# [SOLVED] Boolean Simplification

• May 2nd 2010, 03:59 AM
Ashgasm
[SOLVED] Boolean Simplification
Hi guys,

I've tried to simplify a formula, and I'm not sure if I've done it right. The following is my solution - I've indicated which logic rule(s) I've used to arrive at each line (excuse the rubbish handwriting):

http://www.zaraphrax.net/~fagg/boolean_mhf.jpg

Any guidance is appreciated.

Thanks!
• May 2nd 2010, 04:14 AM
kompik
Quote:

Originally Posted by Ashgasm
Hi guys,

I've tried to simplify a formula, and I'm not sure if I've done it right. The following is my solution - I've indicated which logic rule(s) I've used to arrive at each line (excuse the rubbish handwriting):

http://www.zaraphrax.net/~fagg/boolean_mhf.jpg

Any guidance is appreciated.

Thanks!

I think that your solution is ok.
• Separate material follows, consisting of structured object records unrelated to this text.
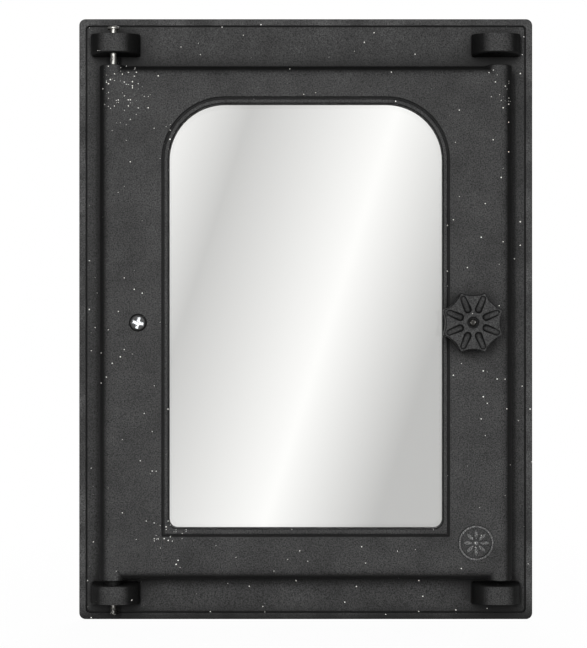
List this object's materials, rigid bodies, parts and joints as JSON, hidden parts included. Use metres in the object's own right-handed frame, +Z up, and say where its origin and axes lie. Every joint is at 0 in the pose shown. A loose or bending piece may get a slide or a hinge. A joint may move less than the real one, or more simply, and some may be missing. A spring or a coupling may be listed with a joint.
{
  "type": "glazed stove door in its wall frame",
  "caption": "Cast-iron stove door with an arched window, hung on pins in a flanged wall frame and held shut by a petalled turn knob.",
  "frame": {"origin": "centre of the frame flange's wall face", "axes": "+X to the viewer's right, +Y into the wall, +Z up; the door looks toward -Y"},
  "size_m": [0.302, 0.0851, 0.4],
  "materials": {
    "painted_iron": "matt black heat-proof paint on a sand casting",
    "painted_steel": "matt black paint",
    "bright_steel": "plain turned steel",
    "zinc_steel": "zinc plated",
    "mild_steel": "plain cut plate",
    "stove_glass": "clear heat-proof glass",
    "gasket_tape": "woven glass-fibre tape",
    "seal_rope": "knitted glass-fibre rope"
  },
  "bodies": {
    "frame": {"outer_frame": "painted_iron", "hinge_pin_top": "bright_steel", "hinge_washers": "painted_steel"},
    "leaf": {"door_leaf": "painted_iron", "hinge_pin_bottom": "bright_steel", "glass_pane": "stove_glass", "glass_gasket": "gasket_tape", "glass_clip_upper_left": "zinc_steel", "glass_clip_upper_right": "zinc_steel", "glass_clip_lower_left": "zinc_steel", "glass_clip_lower_right": "zinc_steel", "clip_screws": "zinc_steel", "door_seal": "seal_rope", "plug_screw": "painted_steel", "plug_washer": "zinc_steel", "plug_nut": "zinc_steel"},
    "latch": {"knob": "painted_iron", "knob_washer": "painted_steel", "latch_spindle": "bright_steel", "spring_washer": "zinc_steel", "spacer_sleeve": "zinc_steel", "latch_tongue": "mild_steel", "tongue_washer": "zinc_steel", "latch_nuts": "zinc_steel"}
  },
  "joints": [
    {"name": "leaf_hinge", "type": "hinge", "parent": "frame", "child": "leaf", "pos_m": [-0.1265, -0.0175, 0], "axis": [0, 0, -1], "range_deg": [0, 170]},
    {"name": "latch_turn", "type": "hinge", "parent": "leaf", "child": "latch", "pos_m": [0.107, 0, -0.0025], "axis": [0, -1, 0], "range_deg": [0, 90]}
  ]
}
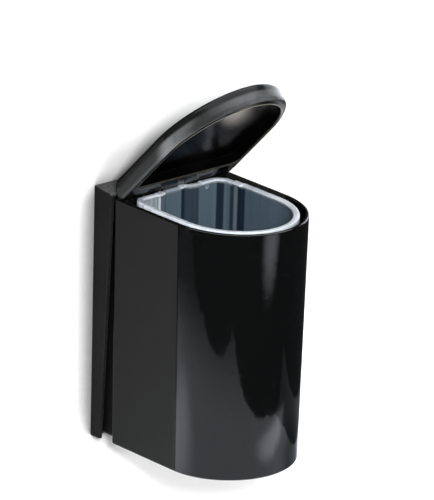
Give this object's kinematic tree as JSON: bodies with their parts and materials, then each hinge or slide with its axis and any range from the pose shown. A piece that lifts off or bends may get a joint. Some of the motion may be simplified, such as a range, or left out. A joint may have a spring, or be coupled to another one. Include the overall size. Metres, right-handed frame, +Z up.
{
  "type": "wall-hung waste bin",
  "caption": "Small D-shaped bin that hangs on a wall bracket, with a rear-hinged lid held open, a lift-out liner bucket and a back panel that hooks over the bracket.",
  "frame": {"origin": "centre of the four wall screws, on the back of the bracket, which is the wall's surface", "axes": "+Y into the wall, +Z up, +X to the right of someone facing the bin"},
  "size_m": [0.105, 0.1495, 0.286],
  "materials": {
    "bracket_plastic": "black, satin moulded",
    "body_plastic": "black, high gloss",
    "panel_plastic": "black, satin moulded",
    "lid_plastic": "black, gloss",
    "inner_plastic": "black, gloss",
    "seal_rubber": "grey silicone",
    "liner_plastic": "frosted, translucent white",
    "screw_steel": "zinc plated",
    "pin_steel": "drawn steel wire",
    "pad_rubber": "matt black"
  },
  "bodies": {
    "bracket": {"wall_bracket": "bracket_plastic"},
    "bin": {"body_shell": "body_plastic", "rear_panel": "panel_plastic", "rear_panel_screws": "screw_steel", "rubber_pad_left": "pad_rubber", "rubber_pad_right": "pad_rubber", "hinge_pin": "pin_steel", "liner_bucket": "liner_plastic"},
    "lid": {"lid_shell": "lid_plastic", "lid_inner_panel": "inner_plastic", "lid_seal": "seal_rubber", "hinge_plug": "lid_plastic"}
  },
  "joints": [
    {"name": "bin_lift", "type": "slide", "parent": "bracket", "child": "bin", "axis": [0, 0, 1], "range_m": [0, 0.0095]},
    {"name": "lid_hinge", "type": "hinge", "parent": "bin", "child": "lid", "pos_m": [0, -0.0275, 0.1], "axis": [-1, 0, 0], "range_deg": [-45, 51]}
  ]
}
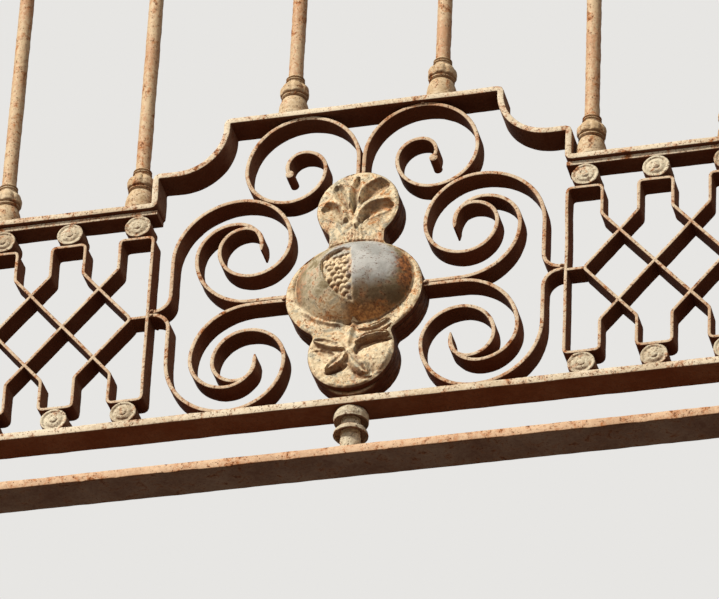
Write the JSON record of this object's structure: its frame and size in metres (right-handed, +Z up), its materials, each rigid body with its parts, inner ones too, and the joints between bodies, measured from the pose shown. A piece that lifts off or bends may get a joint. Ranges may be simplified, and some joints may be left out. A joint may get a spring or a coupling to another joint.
{
  "type": "wrought iron balcony railing",
  "caption": "Wrought iron balcony railing with bent-strip lattice panels, a scrolled middle bay around a cast pomegranate medallion, round balusters and a handrail.",
  "frame": {"origin": "middle of the base bar's flat underside", "axes": "+X along the railing, -Y to the street side, +Z up"},
  "size_m": [1.692, 0.0996, 1],
  "materials": {
    "rail_iron": "old cream paint, worn to brown rust along edges and undersides",
    "strip_iron": "old cream paint with rust on the sides of the strips",
    "baluster_iron": "thin cream paint over orange-brown rust",
    "base_iron": "brown-grey weathered paint",
    "medallion_iron": "cream and grey-blue paint, rust in the hollows",
    "foot_iron": "grey-cream paint",
    "rosette_iron": "grey-cream paint with a rusty rim",
    "collar_iron": "cream-ochre paint over rust"
  },
  "bodies": {
    "root": {"baluster_01": "baluster_iron", "baluster_02": "baluster_iron", "baluster_03": "baluster_iron", "baluster_04": "baluster_iron", "baluster_05": "baluster_iron", "baluster_06": "baluster_iron", "baluster_07": "baluster_iron", "baluster_08": "baluster_iron", "base_bar": "base_iron", "bottom_rail": "rail_iron", "collars_01": "collar_iron", "collars_02": "collar_iron", "collars_03": "collar_iron", "collars_04": "collar_iron", "collars_05": "collar_iron", "collars_06": "collar_iron", "collars_07": "collar_iron", "collars_08": "collar_iron", "end_post_left": "rail_iron", "end_post_right": "rail_iron", "foot_centre": "foot_iron", "foot_left": "foot_iron", "foot_right": "foot_iron", "handrail": "rail_iron", "lattice_left": "strip_iron", "lattice_right": "strip_iron", "lattice_top_bar_left": "rail_iron", "lattice_top_bar_right": "rail_iron", "lower_scroll_left": "strip_iron", "lower_scroll_right": "strip_iron", "medallion_back": "medallion_iron", "medallion_front": "medallion_iron", "rosettes_lower_left": "rosette_iron", "rosettes_lower_right": "rosette_iron", "rosettes_upper_left": "rosette_iron", "rosettes_upper_right": "rosette_iron", "step_rail": "rail_iron", "top_scroll_left": "strip_iron", "top_scroll_right": "strip_iron", "upper_bar": "rail_iron", "upper_scroll_left": "strip_iron", "upper_scroll_right": "strip_iron"}
  },
  "joints": []
}
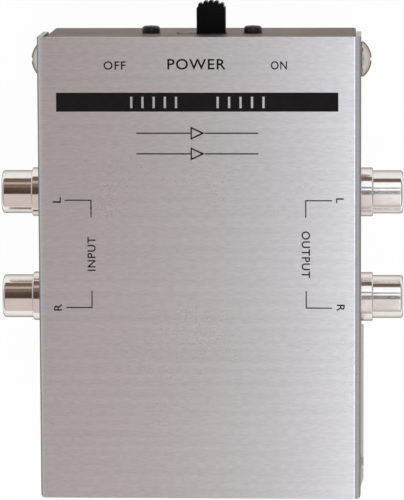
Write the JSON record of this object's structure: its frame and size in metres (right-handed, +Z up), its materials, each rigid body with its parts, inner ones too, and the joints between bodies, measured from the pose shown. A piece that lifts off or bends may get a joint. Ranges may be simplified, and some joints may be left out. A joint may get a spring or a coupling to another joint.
{
  "type": "phono preamp",
  "caption": "Small battery phono preamp in a brushed aluminium case, with phono jacks on both sides and a slide power switch at one end.",
  "frame": {"origin": "on the surface that the feet stand on, under the middle of the case", "axes": "+X to the output side, +Y to the switch end, +Z up"},
  "size_m": [0.0772, 0.0965, 0.032],
  "materials": {
    "cover_aluminium": "brushed across the case, with printed black legends",
    "chassis_steel": "satin plated sheet",
    "foot_rubber": "matt moulded rubber",
    "jack_nickel": "polished nickel plate",
    "white_insulator": "glossy moulded",
    "red_insulator": "glossy moulded",
    "contact_brass": "bright",
    "plated_steel": "zinc plated",
    "nickel_screw": "nickel plated",
    "black_screw": "black oxide",
    "knob_plastic": "moulded, fine texture",
    "phenolic_board": "laminated phenolic",
    "circuit_laminate": "solder resist over laminate",
    "chip_plastic": "moulded epoxy",
    "capacitor_sleeve": "shrink sleeve",
    "film_capacitor_resin": "dipped resin",
    "resistor_paint": "lacquered, with colour bands",
    "battery_wrap": "printed metal wrap, plain",
    "snap_vinyl": "soft vinyl",
    "wire_insulation": "coloured insulation"
  },
  "bodies": {
    "case": {"amplifier_chip": "chip_plastic", "base_chassis": "chassis_steel", "battery": "battery_wrap", "battery_clip": "plated_steel", "battery_leads": "wire_insulation", "battery_posts": "plated_steel", "battery_snap_connector": "snap_vinyl", "board_screws": "plated_steel", "board_standoffs": "plated_steel", "chip_legs": "plated_steel", "chip_socket": "chip_plastic", "circuit_board": "circuit_laminate", "cover_screw_nuts": "plated_steel", "cover_screws": "nickel_screw", "electrolytic_capacitors": "capacitor_sleeve", "film_capacitors": "film_capacitor_resin", "foot_front_left": "foot_rubber", "foot_front_right": "foot_rubber", "foot_rear_left": "foot_rubber", "foot_rear_right": "foot_rubber", "ground_nut": "plated_steel", "ground_screw": "nickel_screw", "ground_washer": "plated_steel", "ground_wires": "wire_insulation", "input_left_jack_contact": "contact_brass", "input_left_jack_insulator": "white_insulator", "input_left_jack_shell": "jack_nickel", "input_right_jack_contact": "contact_brass", "input_right_jack_insulator": "red_insulator", "input_right_jack_shell": "jack_nickel", "jack_ground_lugs": "plated_steel", "jack_nuts": "plated_steel", "output_left_jack_contact": "contact_brass", "output_left_jack_insulator": "white_insulator", "output_left_jack_shell": "jack_nickel", "output_right_jack_contact": "contact_brass", "output_right_jack_insulator": "red_insulator", "output_right_jack_shell": "jack_nickel", "rear_locating_studs": "plated_steel", "resistors": "resistor_paint", "signal_wires": "wire_insulation", "switch_body": "phenolic_board", "switch_frame": "plated_steel", "switch_screws": "black_screw", "switch_terminals": "contact_brass", "switch_wires": "wire_insulation", "top_cover": "cover_aluminium"},
    "switch_slider": {"switch_knob": "knob_plastic", "switch_wipers": "contact_brass"}
  },
  "joints": [
    {"name": "switch_slide", "type": "slide", "parent": "case", "child": "switch_slider", "axis": [1, 0, 0], "range_m": [-0.0036, 0]}
  ]
}
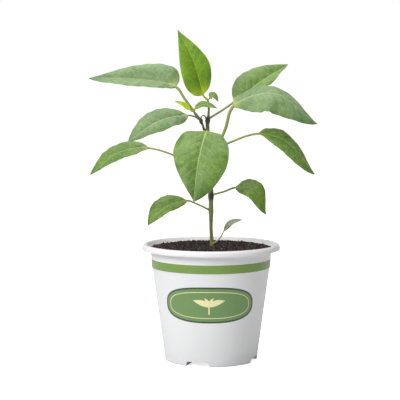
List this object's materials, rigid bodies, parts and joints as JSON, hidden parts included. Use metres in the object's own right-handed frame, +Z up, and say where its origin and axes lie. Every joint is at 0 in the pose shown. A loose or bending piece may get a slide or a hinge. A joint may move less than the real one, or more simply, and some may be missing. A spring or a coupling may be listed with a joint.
{
  "type": "potted sweet pepper plant",
  "caption": "Young sweet pepper plant with broad pointed leaves on a single stem, growing in a round tapered plastic pot with a rolled lip and a band below it.",
  "frame": {"origin": "centre of the pot's flat base, on the ground", "axes": "+Z up along the pot's axis and the stem; -Y towards the front of the pot, where the printed panel is"},
  "size_m": [0.1982, 0.12, 0.2871],
  "materials": {
    "pot_plastic": "smooth moulded off-white plastic, slightly glossy, with a green printed band and panel",
    "potting_mix": "dark brown crumbly potting mix with bits of bark and white grit",
    "stem": "green herbaceous stem with dark purple nodes",
    "bud": "dark green flower bud",
    "leaf": "smooth green leaf with a soft sheen and pale veins",
    "young_leaf": "bright yellow-green young leaf",
    "seed_leaf": "pale dull green seed leaf"
  },
  "bodies": {
    "root": {"pot": "pot_plastic", "potting_mix": "potting_mix", "main_stem": "stem", "side_shoot": "stem", "flower_bud": "bud", "top_leaf": "leaf", "upper_left_leaf": "leaf", "bright_leaflet": "young_leaf", "curved_leaflet": "leaf", "tip_leaflet": "leaf", "upper_right_leaf": "leaf", "mid_left_leaf": "leaf", "right_leaf": "leaf", "mid_right_leaf": "leaf", "front_leaf": "leaf", "lower_left_leaf": "leaf", "low_left_leaf": "leaf", "low_right_leaf": "leaf", "seed_leaf": "seed_leaf"}
  },
  "joints": []
}
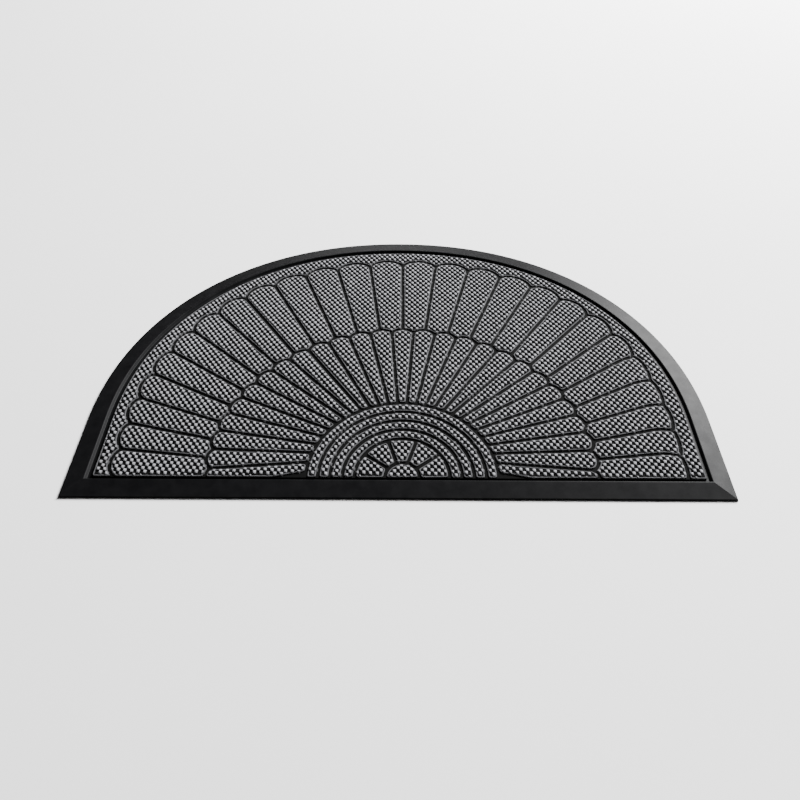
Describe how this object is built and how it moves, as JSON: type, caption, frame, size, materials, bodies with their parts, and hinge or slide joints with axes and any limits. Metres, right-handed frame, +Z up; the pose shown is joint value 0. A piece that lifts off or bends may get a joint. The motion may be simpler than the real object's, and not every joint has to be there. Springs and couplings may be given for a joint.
{
  "type": "doormat",
  "caption": "Half-round doormat: a grey hobnail carpet face with a raised sunburst fan set in a black rubber tray with a bevelled border",
  "frame": {"origin": "centre of the bounding box in plan, on the underside", "axes": "+X along the straight front edge to the right, +Y from the front edge to the rounded back, +Z up"},
  "size_m": [0.6, 0.39, 0.007],
  "materials": {
    "rubber_base": "matt moulded black rubber",
    "carpet_face": "grey needle-punched hobnail carpet"
  },
  "bodies": {
    "root": {"rubber_base": "rubber_base", "carpet_face": "carpet_face"}
  },
  "joints": []
}
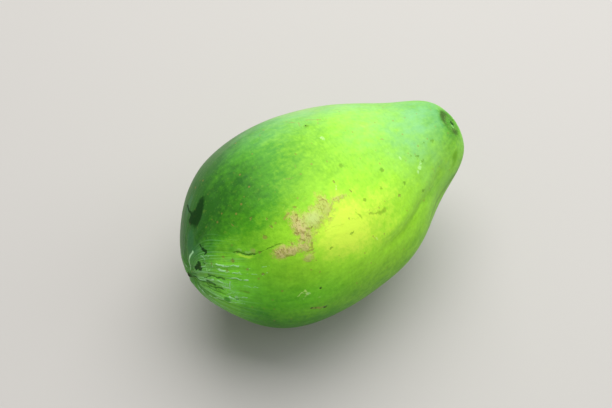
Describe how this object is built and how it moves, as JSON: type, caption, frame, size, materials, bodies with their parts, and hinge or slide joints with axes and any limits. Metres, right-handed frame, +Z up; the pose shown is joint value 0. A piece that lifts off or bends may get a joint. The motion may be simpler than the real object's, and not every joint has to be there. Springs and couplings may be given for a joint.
{
  "type": "papaya",
  "caption": "Whole unripe papaya lying on its side: pear-like fruit with five soft lobes, an upturned neck and a small flat spot to rest on.",
  "frame": {"origin": "on the resting plane, below the middle of the fruit's bounding box", "axes": "+X from the blossom end to the stem end, +Z up, with the flat spot facing -Z"},
  "size_m": [0.1594, 0.1028, 0.103],
  "materials": {
    "papaya_skin": "satin"
  },
  "bodies": {
    "root": {"papaya": "papaya_skin"}
  },
  "joints": []
}
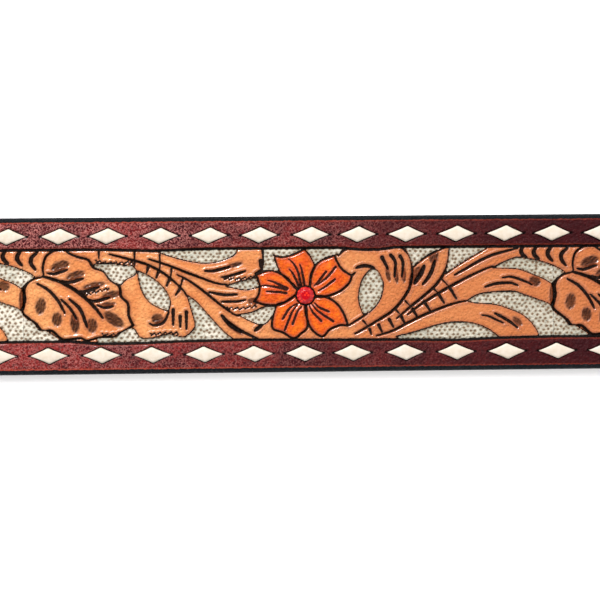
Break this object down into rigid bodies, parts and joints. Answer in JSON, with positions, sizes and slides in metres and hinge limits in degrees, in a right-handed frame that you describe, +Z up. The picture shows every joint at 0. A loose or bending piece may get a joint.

You may notice that the last line is in fact \$\displaystyle p\Rightarrow q\$.

You can also use truth table to verify that your answer is correct.
For proposition which have the form of implication there is a shorter way:
Clearly \$\displaystyle p\Rightarrow q\$ if false only in one case: p=1, q=0.
Let us try to the same thing with the first expression
\$\displaystyle [p\land \neg(p\Rightarrow q)] \Rightarrow q\$.
This implication is false only if \$\displaystyle [p\land \neg(p\Rightarrow q)]=1\$ and q=0. For a conjunction to be true, you need that both of the operands are true. This means that p=1, and \$\displaystyle \neg(p\Rightarrow q)\$ is also true for p=1,q=0.
• May 2nd 2010, 04:19 AM
Ashgasm
Quote:

Originally Posted by kompik
I think that your solution is ok. You may notice that the last line is in fact \$\displaystyle p\Rightarrow q\$.

You can also use truth table to verify that your answer is correct.
For proposition which have the form of implication there is a shorter way:
Clearly \$\displaystyle p\Rightarrow q\$ if false only in one case: p=1, q=0.
Let us try to the same thing with the first expression
\$\displaystyle [p\land \neg(p\Rightarrow q)] \Rightarrow q\$.
This implication is false only if [tex][p\land \neg(p\Rightarrow q)]=1[/math and q=0.

Kompik,